Mas nem toda companhia consegue contratar o produto. Na Chubb, por exemplo, as que pertencem a setores regulados, como telefonia e energia, além das de internet, não têm vez.

– Não vale a pena para a seguradora, porque o risco de o sinistro ocorrer é elevado. Mas a procura só tem aumentado. Nossos principais clientes são da indústria de bebidas, setor financeiro, hospitais e fundos de pensão. Ainda assim, aceitamos apenas uma em cada três propostas. É preciso que a companhia tenha uma boa situação financeira para que ela seja uma cliente em potencial – diz Renato Rodrigues, gerente de seguros de responsabilidade civil da Chubb.

Já a Unibanco AIG avançou a passos largos em terreno preterido pela concorrência: justamente empresas de setores regulados, que acabam pagando mais por isso.

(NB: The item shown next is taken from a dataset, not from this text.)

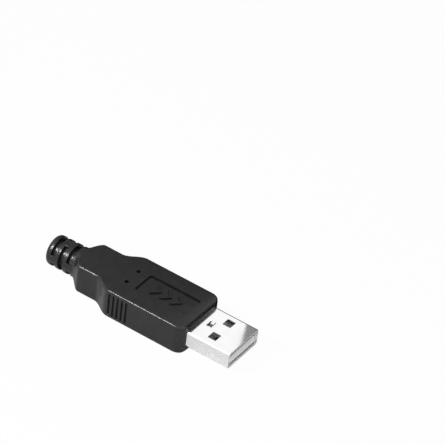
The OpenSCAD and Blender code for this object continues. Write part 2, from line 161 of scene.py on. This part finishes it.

A seguradora tem um acordo com a Bolsa de Valores de São Paulo (Bovespa) e desde outubro do ano passado oferece um produto sob medida às empresas listadas. Entre os diferenciais, a cobertura de serviços de assessoria de imprensa e relações públicas em casos de crise e proteção a danos causados pela divulgação equivocada de informações na internet. Um exemplo é quando o investidor decide comprar ou vender ações com base nos dados errados e processa a companhia.

Que ninguém pense, porém, que ter um seguro desses mudaria o curso dos recentes escândalos corporativos, como o da Enron, por exemplo. – O produto não é salvo-conduto para fraudes. Seguro nenhum cobre isso. Se for comprovada a fraude, a empresa tem que devolver o valor pago. E o que já não era barato pode sair ainda mais caro – avalia Márcio Tadeu Nunes, do Veirano Advogados.